Preparing for a real run: fetch
or upload
, and index
Fetch
After installation, one needs to populate the database directory. By default
this will be /data/virmet_databases
and will occupy about 60 GB. In order to
populate this, use the subcommand fetch
, for example as follows
virmet fetch --viral n # this downloads viral sequences, nucleotide only
virmet fetch --human
virmet fetch --bact
virmet fetch --fungal
virmet fetch --bovine
This might take long. If it's taking too long, you might want to include the
above commands in a down.sh
file and run them overnight.
Only the option --viral
takes an argument: n
for nucleotide and p
for
protein viral database. Currently only nucleotide sequences are used, while the
protein ones are foreseen as useful in discovery of novel viral sequences
(in a future version).
Update
More and more sequences are uploaded to NCBI database every month.
VirMet provides a simple way to update the viral database without the need to download
all the genomes again. This can be done with the subcommand
update
as in the example
virmet update --viral n
Similarly, new bacterial sequences can be added as well as fungal. Human and bovine database, since they consist of a single organism, don't need to be updated so often.
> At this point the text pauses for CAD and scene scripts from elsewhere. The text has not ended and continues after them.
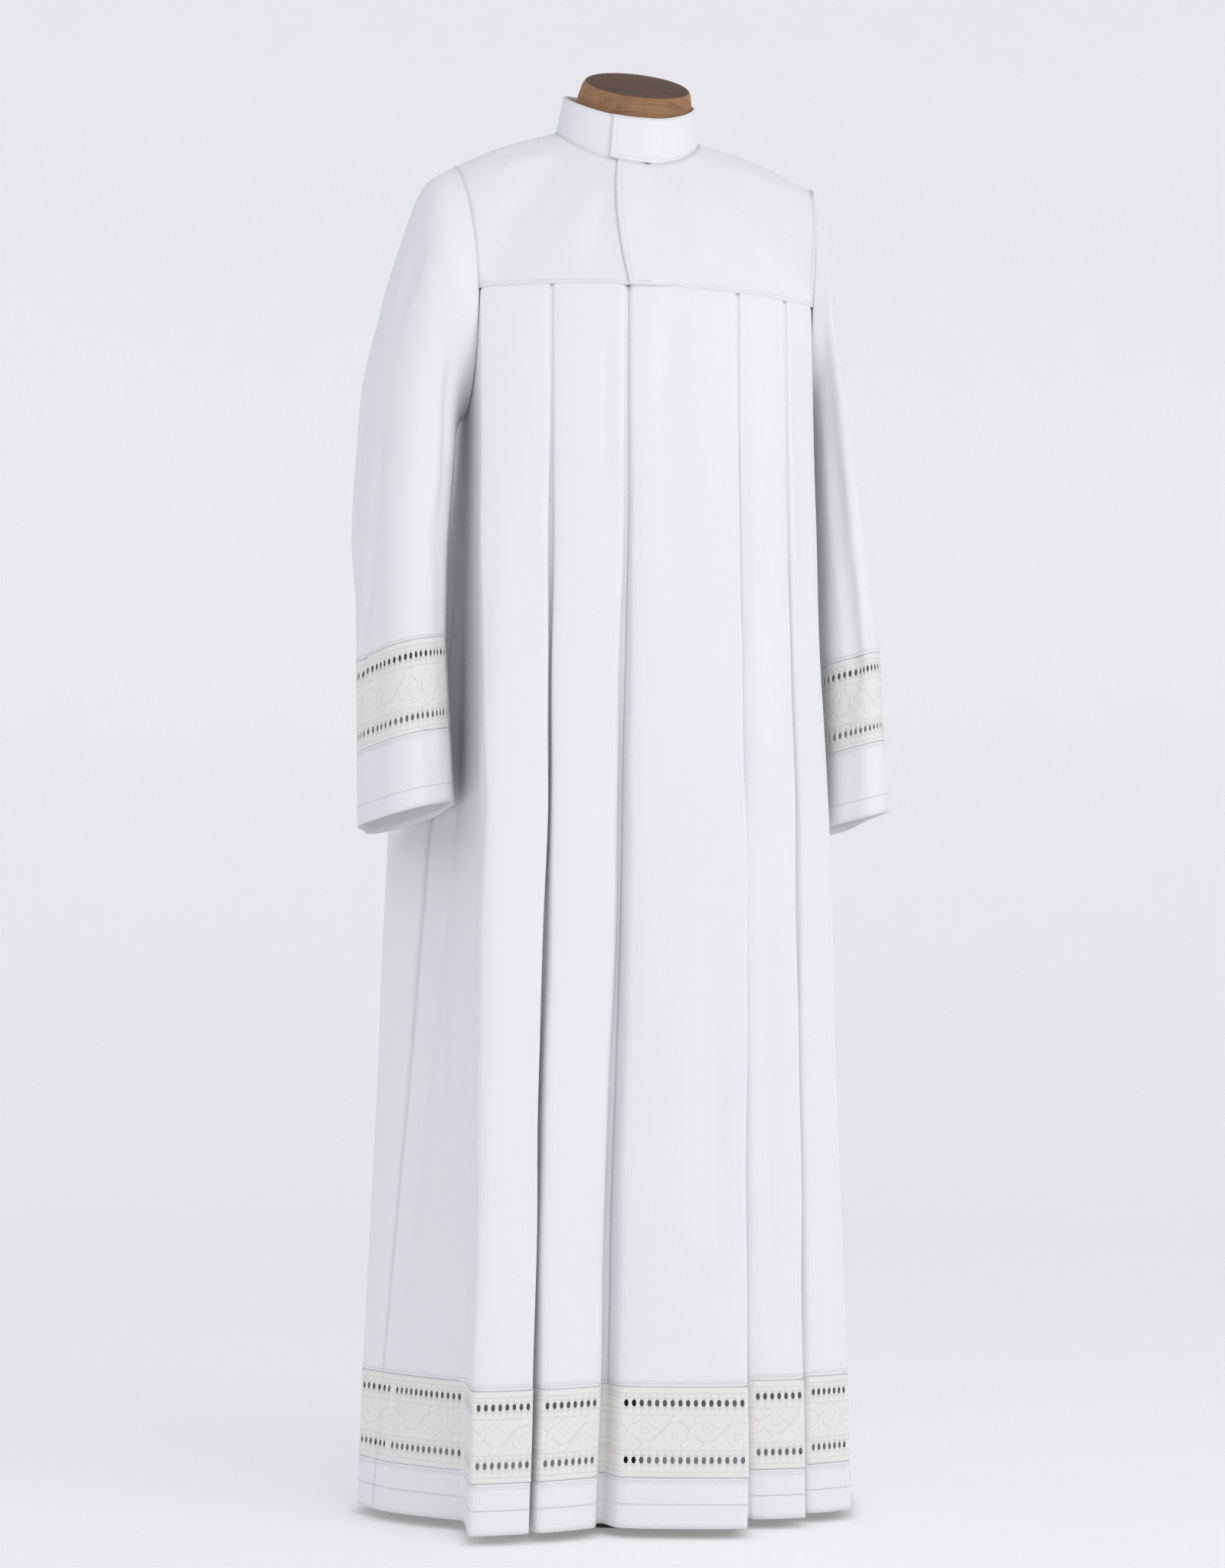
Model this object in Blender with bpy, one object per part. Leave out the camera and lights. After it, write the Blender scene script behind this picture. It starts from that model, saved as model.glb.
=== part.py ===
"""Alb on a dress form: pleated white robe with a yoke, a stand collar and lace bands.

Metres, +Z up. The robe faces -Y and its own right side is -X. The origin is the
centre of the stand's foot, on the floor.
"""

import math

import bmesh
import bpy
from mathutils import Vector

MM = 0.001

# Cloth
CLOTH = 1.5 * MM            # wall of every panel
COLLAR_CLOTH = 2.0 * MM     # the collar is faced, so it is thicker
SEAM = 0.3 * MM             # space between neighbouring pieces
REST = 0.5 * MM             # space between the cloth and the form it rests on

# Heights above the floor
HEM_Z = 10 * MM
HEM_LACE_Z = (60 * MM, 152 * MM)
HEM_HOLE_ROWS = (78 * MM, 135 * MM)
CUFF_Z = 745 * MM
SLEEVE_LACE_Z = (823 * MM, 922 * MM)
SLEEVE_HOLE_ROWS = (840 * MM, 905 * MM)
MID_Z = 740 * MM            # level of the middle columns in FOLDS
FLARE_POWER = 1.5           # above it the skirt keeps close to the body, then flares
YOKE_Z = 1307 * MM
ARM_CENTRE_Z = 1325 * MM

# Lace holes
HOLE_WIDTH = 4.5 * MM
HOLE_HEIGHT = 7.0 * MM
HOLE_CELLS = (1, 3)         # rows of a lace band's cells that hold holes
HEM_HOLE_PITCH = 24.6 * MM
CUFF_HOLE_PITCH = 16.4 * MM

# Plan of the yoke and the armholes, from the neck's axis
NECK_Y = -30 * MM           # the neck's axis lies in front of the foot's centre
CHEST_Y = -134 * MM
BACK_Y = 124 * MM
ARM_CENTRE_Y = 5 * MM
ARM_HALF_DEPTH = 93 * MM
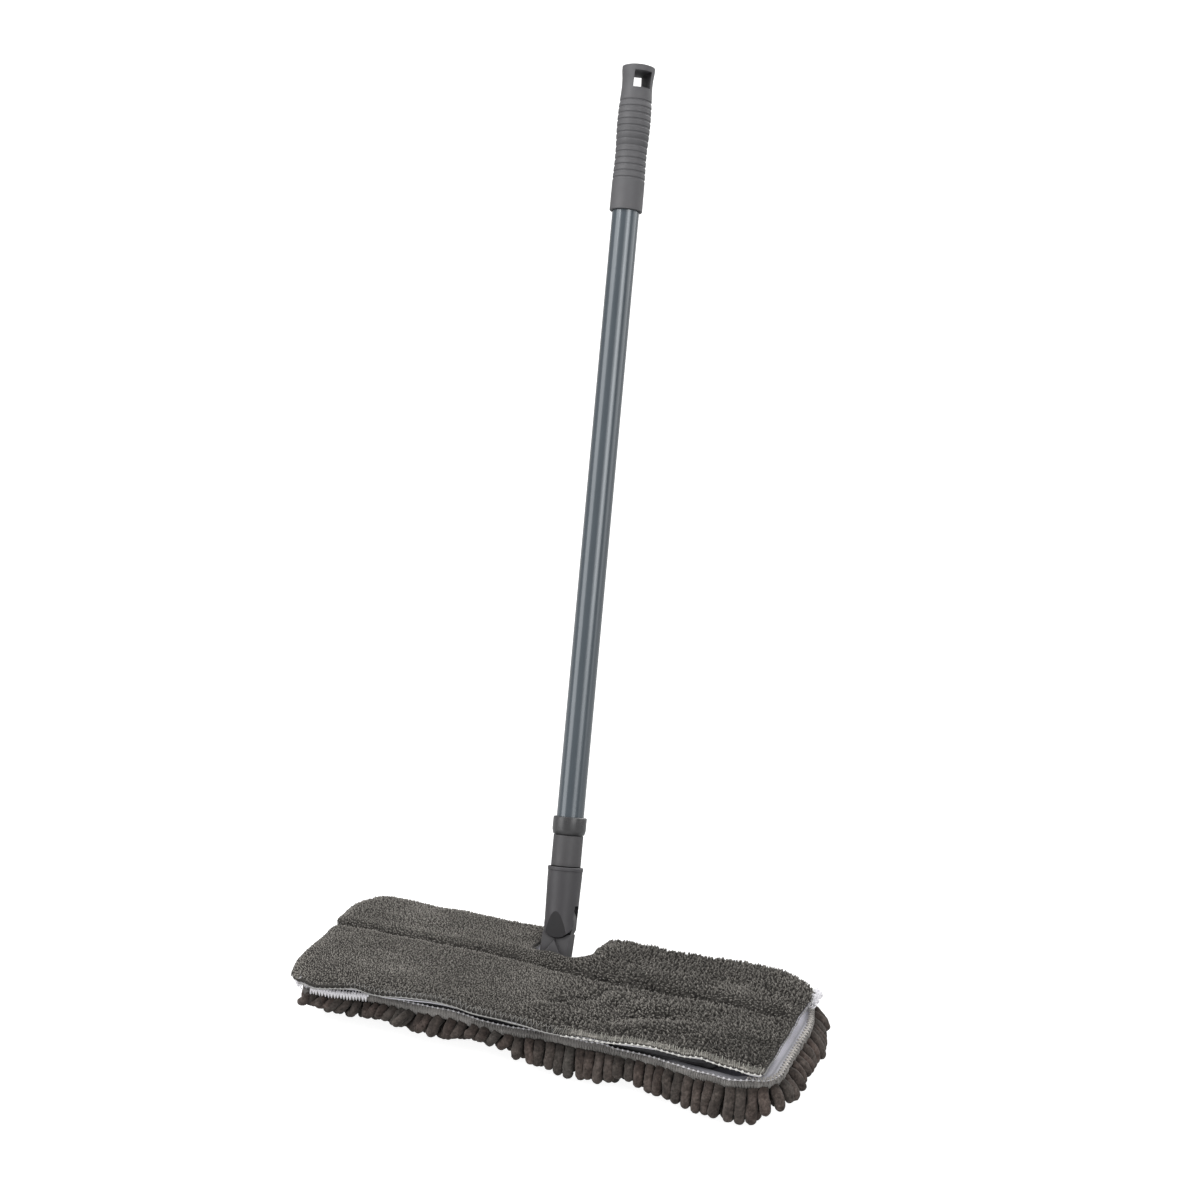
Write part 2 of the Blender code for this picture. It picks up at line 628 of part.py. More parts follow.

Don't forget to index the database again once it has been updated.
Adding sequences manually
By adding the switch --picked file_with_ids
users can add sequences by
writing their ids in a file, one per line.
Index
After dowloading or updating the databases, it's always needed to index them.
The subcommand virmet index
is used for that, and it can take multiple arguments,
so you can run
virmet index --viral n --human --bact --fungal --bovine
and wait for the indexing to finish.